Nothing should be output except the lines from the one containing "Object.entries(SPRAYS).forEach(([name, lines]) =>" through the one containing "for node in", both ends included, each repeated exactly.

Data:

================================

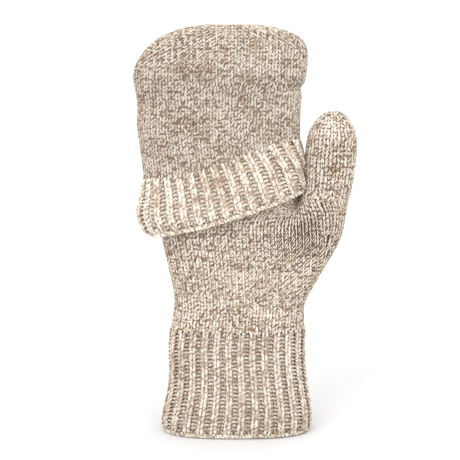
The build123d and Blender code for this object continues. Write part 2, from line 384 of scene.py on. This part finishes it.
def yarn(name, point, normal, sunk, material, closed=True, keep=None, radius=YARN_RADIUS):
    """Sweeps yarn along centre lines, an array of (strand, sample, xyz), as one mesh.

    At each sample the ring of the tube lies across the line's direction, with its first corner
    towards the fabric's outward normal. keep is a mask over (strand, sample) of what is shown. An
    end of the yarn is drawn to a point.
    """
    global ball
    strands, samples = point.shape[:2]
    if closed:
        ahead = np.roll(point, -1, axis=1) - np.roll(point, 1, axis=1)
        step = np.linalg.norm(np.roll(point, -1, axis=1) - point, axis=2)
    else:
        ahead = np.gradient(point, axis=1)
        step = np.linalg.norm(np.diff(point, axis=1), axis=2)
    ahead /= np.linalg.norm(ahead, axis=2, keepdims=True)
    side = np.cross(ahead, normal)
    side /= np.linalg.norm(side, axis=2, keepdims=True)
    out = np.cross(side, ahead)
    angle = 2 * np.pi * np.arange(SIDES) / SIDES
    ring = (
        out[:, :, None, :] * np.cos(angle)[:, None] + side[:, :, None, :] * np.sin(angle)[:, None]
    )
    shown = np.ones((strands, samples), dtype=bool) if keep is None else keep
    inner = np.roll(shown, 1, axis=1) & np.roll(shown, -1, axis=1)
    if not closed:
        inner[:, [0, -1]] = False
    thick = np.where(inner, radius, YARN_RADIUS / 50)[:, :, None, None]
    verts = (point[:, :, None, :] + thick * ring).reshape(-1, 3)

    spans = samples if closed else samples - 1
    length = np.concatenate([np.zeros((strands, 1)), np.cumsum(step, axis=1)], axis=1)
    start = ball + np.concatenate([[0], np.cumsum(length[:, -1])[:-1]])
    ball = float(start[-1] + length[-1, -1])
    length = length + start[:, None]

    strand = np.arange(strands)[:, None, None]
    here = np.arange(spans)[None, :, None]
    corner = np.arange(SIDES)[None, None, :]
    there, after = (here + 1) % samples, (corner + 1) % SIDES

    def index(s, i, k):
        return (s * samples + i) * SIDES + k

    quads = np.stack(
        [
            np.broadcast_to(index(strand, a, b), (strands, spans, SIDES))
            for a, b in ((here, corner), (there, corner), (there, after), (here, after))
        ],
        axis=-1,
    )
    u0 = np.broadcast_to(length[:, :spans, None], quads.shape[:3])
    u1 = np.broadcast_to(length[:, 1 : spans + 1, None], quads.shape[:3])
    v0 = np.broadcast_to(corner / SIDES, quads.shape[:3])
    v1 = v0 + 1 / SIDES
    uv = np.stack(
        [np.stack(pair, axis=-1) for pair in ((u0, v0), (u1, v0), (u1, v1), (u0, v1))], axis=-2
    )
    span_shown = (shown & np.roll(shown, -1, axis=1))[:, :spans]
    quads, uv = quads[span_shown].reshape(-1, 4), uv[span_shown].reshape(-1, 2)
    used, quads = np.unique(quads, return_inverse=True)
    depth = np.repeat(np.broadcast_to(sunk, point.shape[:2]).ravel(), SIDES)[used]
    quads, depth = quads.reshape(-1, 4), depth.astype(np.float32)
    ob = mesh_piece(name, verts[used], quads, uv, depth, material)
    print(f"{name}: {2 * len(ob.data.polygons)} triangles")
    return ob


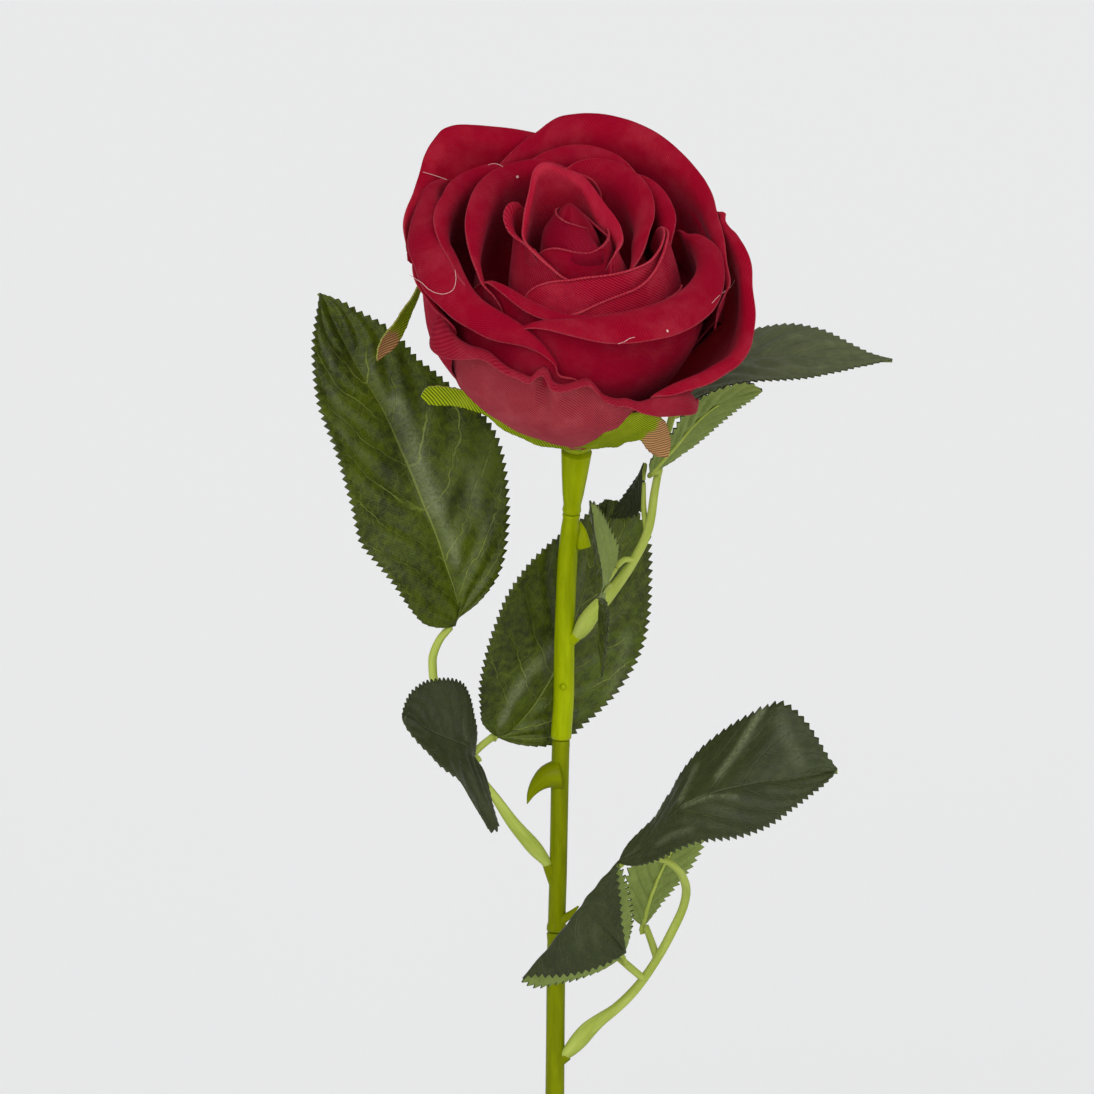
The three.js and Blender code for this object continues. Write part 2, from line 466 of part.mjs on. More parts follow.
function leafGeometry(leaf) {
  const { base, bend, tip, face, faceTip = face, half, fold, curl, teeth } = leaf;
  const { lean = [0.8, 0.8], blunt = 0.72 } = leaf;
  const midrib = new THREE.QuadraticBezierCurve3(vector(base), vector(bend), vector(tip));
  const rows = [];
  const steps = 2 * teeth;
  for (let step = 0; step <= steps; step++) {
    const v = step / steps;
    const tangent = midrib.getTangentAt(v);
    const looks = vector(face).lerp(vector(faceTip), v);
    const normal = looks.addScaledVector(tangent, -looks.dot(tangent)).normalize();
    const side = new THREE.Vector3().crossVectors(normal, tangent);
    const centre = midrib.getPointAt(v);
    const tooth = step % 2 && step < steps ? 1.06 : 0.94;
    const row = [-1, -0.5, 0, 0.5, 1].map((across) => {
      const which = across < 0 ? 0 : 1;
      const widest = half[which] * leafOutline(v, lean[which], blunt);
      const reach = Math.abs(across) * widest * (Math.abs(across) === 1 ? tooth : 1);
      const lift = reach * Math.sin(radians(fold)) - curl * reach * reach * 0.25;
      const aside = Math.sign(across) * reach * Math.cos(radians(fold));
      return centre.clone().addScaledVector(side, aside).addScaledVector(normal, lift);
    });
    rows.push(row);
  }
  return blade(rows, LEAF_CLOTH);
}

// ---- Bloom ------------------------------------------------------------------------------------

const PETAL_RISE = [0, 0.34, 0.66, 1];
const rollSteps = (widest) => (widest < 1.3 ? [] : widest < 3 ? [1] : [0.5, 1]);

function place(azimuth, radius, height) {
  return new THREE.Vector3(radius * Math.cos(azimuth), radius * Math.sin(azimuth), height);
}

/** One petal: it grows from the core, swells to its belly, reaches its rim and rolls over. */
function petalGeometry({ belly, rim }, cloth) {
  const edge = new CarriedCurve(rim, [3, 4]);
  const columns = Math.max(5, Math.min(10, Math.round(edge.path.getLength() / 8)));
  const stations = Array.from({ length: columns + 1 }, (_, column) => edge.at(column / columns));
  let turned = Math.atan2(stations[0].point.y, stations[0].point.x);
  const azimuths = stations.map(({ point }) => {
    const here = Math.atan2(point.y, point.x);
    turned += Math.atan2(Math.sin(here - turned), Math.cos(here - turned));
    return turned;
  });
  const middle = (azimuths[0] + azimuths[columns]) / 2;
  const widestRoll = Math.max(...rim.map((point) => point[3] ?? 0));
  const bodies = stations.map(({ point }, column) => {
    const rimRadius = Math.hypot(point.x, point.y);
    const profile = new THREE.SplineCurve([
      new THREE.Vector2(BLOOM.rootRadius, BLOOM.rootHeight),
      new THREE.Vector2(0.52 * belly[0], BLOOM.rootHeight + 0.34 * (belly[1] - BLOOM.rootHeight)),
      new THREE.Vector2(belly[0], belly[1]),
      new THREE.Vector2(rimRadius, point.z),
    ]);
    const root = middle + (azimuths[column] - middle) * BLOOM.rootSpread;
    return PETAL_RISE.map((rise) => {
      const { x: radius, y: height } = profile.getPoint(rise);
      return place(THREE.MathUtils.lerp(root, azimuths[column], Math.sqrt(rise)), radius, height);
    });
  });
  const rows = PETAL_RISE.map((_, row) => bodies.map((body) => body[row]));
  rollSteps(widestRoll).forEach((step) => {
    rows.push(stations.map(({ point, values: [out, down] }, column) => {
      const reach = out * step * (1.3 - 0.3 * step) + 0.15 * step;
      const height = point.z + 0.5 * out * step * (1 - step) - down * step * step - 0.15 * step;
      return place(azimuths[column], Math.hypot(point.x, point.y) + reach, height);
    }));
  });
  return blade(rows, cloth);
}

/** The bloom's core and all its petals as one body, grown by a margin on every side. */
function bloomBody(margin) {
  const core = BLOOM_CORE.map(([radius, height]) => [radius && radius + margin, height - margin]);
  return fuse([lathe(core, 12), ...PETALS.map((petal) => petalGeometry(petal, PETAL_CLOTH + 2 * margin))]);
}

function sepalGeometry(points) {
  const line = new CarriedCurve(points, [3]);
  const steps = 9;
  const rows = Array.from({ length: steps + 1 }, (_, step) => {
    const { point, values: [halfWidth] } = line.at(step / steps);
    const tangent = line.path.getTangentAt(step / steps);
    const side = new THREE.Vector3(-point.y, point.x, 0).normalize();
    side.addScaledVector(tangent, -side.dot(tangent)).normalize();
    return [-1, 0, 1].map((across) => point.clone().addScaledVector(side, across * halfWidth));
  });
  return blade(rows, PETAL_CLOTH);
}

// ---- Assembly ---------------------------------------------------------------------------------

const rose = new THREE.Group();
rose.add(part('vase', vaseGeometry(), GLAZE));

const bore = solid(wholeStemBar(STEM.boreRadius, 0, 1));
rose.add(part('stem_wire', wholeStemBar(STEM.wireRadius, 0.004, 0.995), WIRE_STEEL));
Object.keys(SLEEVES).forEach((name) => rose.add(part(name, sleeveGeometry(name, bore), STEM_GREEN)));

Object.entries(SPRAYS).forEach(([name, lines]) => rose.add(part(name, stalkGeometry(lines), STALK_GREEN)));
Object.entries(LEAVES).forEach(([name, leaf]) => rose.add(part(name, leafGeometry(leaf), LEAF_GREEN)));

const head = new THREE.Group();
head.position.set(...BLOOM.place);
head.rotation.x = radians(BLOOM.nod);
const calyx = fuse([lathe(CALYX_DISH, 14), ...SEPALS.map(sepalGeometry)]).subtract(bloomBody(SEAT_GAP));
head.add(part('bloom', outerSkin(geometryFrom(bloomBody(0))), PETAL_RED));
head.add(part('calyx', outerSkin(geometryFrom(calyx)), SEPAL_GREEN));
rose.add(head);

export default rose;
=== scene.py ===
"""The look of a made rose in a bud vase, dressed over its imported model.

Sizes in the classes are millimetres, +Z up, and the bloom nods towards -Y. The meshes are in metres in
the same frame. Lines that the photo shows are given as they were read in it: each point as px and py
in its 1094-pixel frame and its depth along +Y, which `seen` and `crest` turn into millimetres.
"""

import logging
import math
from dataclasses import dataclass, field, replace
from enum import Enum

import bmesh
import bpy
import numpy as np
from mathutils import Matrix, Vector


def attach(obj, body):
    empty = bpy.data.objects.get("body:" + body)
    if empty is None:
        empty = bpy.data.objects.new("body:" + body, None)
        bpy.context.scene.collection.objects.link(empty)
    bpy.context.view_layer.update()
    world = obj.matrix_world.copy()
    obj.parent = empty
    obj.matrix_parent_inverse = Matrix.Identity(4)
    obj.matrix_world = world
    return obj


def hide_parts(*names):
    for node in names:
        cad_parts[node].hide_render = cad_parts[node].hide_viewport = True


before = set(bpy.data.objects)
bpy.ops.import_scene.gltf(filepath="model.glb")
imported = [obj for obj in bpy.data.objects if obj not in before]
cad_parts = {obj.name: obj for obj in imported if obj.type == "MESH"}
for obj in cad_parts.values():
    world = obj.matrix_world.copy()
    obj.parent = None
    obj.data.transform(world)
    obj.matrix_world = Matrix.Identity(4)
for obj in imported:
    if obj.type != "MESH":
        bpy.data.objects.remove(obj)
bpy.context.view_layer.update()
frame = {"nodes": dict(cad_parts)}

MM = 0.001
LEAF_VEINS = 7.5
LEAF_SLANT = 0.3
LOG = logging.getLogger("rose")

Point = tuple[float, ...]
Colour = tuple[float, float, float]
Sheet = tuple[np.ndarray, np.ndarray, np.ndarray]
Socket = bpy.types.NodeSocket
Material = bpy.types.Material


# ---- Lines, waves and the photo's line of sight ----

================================

Answer to this problem:
Object.entries(SPRAYS).forEach(([name, lines]) => rose.add(part(name, stalkGeometry(lines), STALK_GREEN)));
Object.entries(LEAVES).forEach(([name, leaf]) => rose.add(part(name, leafGeometry(leaf), LEAF_GREEN)));

const head = new THREE.Group();
head.position.set(...BLOOM.place);
head.rotation.x = radians(BLOOM.nod);
const calyx = fuse([lathe(CALYX_DISH, 14), ...SEPALS.map(sepalGeometry)]).subtract(bloomBody(SEAT_GAP));
head.add(part('bloom', outerSkin(geometryFrom(bloomBody(0))), PETAL_RED));
head.add(part('calyx', outerSkin(geometryFrom(calyx)), SEPAL_GREEN));
rose.add(head);

export default rose;
=== scene.py ===
"""The look of a made rose in a bud vase, dressed over its imported model.

Sizes in the classes are millimetres, +Z up, and the bloom nods towards -Y. The meshes are in metres in
the same frame. Lines that the photo shows are given as they were read in it: each point as px and py
in its 1094-pixel frame and its depth along +Y, which `seen` and `crest` turn into millimetres.
"""

import logging
import math
from dataclasses import dataclass, field, replace
from enum import Enum

import bmesh
import bpy
import numpy as np
from mathutils import Matrix, Vector


def attach(obj, body):
    empty = bpy.data.objects.get("body:" + body)
    if empty is None:
        empty = bpy.data.objects.new("body:" + body, None)
        bpy.context.scene.collection.objects.link(empty)
    bpy.context.view_layer.update()
    world = obj.matrix_world.copy()
    obj.parent = empty
    obj.matrix_parent_inverse = Matrix.Identity(4)
    obj.matrix_world = world
    return obj


def hide_parts(*names):
    for node in names:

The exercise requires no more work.